THE RECORDS
--*--

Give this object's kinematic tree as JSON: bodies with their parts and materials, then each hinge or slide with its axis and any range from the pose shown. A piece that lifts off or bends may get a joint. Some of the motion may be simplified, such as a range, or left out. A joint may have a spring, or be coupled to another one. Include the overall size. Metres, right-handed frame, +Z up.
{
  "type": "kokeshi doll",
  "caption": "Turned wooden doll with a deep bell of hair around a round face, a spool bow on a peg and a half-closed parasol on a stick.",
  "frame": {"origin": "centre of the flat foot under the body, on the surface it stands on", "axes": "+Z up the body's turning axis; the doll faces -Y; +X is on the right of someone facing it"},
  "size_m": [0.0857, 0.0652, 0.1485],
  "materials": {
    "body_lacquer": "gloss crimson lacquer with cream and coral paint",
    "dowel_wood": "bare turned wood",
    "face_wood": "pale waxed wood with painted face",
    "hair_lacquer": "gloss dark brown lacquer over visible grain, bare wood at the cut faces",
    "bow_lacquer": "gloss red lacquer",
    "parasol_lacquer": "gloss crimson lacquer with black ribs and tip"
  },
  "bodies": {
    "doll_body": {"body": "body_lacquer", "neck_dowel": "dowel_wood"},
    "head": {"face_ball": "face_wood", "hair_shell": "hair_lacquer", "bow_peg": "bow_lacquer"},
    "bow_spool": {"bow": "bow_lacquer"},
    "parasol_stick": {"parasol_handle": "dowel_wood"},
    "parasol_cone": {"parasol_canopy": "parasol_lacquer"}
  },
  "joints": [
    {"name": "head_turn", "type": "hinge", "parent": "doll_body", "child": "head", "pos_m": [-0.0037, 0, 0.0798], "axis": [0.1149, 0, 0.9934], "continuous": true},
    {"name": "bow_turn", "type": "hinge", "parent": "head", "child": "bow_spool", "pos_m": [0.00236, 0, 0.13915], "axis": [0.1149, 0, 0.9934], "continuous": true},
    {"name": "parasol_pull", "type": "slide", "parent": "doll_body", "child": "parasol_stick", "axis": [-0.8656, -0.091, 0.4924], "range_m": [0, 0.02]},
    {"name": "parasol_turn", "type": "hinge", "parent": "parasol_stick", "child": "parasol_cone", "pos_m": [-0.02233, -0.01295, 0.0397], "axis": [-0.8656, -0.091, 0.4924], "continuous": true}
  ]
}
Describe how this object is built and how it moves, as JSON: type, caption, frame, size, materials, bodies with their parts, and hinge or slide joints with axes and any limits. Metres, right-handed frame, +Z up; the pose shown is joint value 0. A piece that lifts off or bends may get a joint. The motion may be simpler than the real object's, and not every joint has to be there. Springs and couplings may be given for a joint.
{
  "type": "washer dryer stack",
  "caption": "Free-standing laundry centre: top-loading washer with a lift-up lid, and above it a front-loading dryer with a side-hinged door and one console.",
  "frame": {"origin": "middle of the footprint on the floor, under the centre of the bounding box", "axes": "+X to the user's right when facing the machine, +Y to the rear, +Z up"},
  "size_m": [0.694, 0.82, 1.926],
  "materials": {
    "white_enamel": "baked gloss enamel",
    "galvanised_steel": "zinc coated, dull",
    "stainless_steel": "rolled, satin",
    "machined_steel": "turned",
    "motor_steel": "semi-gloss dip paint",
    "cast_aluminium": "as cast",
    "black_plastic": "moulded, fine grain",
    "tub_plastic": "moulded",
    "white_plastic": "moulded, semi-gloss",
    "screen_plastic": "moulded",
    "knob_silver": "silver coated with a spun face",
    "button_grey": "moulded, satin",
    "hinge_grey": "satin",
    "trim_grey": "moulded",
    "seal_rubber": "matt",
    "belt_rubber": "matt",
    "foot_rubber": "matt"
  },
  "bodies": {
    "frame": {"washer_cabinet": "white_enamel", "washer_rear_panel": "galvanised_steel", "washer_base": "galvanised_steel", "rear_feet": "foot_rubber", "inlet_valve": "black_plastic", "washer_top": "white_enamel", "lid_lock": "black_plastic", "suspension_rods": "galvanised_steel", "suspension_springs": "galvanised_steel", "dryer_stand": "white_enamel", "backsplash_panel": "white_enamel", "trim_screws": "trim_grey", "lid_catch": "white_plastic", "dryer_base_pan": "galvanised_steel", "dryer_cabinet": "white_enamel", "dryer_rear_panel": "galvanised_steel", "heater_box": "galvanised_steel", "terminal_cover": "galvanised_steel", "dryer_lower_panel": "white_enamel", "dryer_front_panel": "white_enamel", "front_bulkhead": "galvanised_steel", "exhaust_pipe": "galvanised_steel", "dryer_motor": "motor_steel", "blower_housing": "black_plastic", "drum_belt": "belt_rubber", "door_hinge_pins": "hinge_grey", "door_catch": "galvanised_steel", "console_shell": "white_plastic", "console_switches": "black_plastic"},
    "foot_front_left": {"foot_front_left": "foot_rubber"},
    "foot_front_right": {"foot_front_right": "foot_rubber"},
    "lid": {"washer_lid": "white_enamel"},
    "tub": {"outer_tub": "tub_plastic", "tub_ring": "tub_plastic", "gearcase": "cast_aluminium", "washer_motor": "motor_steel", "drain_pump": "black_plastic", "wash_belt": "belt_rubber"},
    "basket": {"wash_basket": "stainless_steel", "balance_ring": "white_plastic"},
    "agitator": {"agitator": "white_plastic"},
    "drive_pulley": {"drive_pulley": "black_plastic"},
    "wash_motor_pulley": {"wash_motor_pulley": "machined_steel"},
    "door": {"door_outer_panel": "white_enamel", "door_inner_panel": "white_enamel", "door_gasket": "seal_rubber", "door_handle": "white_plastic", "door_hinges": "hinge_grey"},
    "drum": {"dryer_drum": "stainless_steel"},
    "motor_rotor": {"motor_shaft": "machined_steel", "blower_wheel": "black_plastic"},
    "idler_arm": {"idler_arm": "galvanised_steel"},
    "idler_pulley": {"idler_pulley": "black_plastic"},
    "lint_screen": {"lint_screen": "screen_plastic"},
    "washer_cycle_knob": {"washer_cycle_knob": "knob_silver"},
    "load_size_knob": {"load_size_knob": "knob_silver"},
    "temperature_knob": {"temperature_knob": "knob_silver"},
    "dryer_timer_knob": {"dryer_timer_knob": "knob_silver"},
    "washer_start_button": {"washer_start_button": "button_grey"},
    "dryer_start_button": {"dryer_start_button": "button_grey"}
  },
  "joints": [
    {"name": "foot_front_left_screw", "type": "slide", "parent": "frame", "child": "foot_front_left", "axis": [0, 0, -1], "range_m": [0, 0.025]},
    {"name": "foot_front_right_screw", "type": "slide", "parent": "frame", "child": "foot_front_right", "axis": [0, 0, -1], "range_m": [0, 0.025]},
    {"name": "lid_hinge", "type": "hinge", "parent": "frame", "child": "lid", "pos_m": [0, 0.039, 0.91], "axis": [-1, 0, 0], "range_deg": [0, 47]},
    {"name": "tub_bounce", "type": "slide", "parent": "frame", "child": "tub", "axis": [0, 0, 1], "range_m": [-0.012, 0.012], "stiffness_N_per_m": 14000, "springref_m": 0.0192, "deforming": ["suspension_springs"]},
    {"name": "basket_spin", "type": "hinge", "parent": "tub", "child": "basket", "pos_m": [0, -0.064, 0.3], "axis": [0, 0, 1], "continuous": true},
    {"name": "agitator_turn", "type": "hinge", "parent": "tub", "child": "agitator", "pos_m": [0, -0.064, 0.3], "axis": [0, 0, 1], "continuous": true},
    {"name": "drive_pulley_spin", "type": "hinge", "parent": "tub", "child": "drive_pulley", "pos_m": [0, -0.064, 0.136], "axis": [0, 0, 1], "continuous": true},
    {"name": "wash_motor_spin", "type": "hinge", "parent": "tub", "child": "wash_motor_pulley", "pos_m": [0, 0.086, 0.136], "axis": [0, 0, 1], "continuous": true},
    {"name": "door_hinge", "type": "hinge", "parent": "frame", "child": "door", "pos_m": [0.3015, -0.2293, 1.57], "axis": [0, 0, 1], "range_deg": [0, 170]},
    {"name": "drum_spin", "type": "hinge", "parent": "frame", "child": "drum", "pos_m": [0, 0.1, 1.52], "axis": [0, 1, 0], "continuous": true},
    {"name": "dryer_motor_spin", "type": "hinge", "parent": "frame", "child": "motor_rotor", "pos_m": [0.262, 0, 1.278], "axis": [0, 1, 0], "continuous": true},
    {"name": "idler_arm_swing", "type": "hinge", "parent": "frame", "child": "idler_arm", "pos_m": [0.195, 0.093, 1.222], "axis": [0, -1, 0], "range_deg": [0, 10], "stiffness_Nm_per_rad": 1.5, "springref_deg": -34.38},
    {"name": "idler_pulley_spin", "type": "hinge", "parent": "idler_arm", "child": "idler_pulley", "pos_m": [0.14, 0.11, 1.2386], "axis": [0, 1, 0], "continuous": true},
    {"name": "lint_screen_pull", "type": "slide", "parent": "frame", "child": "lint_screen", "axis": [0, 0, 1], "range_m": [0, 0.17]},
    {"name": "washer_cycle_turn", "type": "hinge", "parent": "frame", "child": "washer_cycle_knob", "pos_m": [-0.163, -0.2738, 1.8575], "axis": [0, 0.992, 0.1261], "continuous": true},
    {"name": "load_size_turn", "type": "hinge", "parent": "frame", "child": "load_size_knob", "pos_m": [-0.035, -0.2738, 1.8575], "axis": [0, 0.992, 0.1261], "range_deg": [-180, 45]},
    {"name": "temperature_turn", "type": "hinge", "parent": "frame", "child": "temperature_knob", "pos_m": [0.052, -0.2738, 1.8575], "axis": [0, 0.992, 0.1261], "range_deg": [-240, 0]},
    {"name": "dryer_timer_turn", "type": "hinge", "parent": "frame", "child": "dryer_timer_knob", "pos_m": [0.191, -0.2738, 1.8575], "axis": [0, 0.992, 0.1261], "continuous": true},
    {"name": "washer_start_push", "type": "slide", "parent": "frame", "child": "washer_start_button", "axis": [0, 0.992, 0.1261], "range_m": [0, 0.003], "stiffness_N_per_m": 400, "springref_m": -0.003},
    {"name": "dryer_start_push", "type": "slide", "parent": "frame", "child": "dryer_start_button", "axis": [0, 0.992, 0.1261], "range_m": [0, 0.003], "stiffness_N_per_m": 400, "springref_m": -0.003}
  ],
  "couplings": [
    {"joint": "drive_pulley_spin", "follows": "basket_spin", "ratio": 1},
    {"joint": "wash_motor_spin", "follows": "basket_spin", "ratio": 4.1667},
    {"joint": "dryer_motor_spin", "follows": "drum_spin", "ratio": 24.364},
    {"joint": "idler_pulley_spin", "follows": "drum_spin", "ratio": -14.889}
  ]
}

--*--

STATED PROBLEM
Where a line of the material above holds the string "parts", copy that line.

RESPONSE FOR THIS EXERCISE
Give this object's kinematic tree as JSON: bodies with their parts and materials, then each hinge or slide with its axis and any range from the pose shown. A piece that lifts off or bends may get a joint. Some of the motion may be simplified, such as a range, or left out. A joint may have a spring, or be coupled to another one. Include the overall size. Metres, right-handed frame, +Z up.
Describe how this object is built and how it moves, as JSON: type, caption, frame, size, materials, bodies with their parts, and hinge or slide joints with axes and any limits. Metres, right-handed frame, +Z up; the pose shown is joint value 0. A piece that lifts off or bends may get a joint. The motion may be simpler than the real object's, and not every joint has to be there. Springs and couplings may be given for a joint.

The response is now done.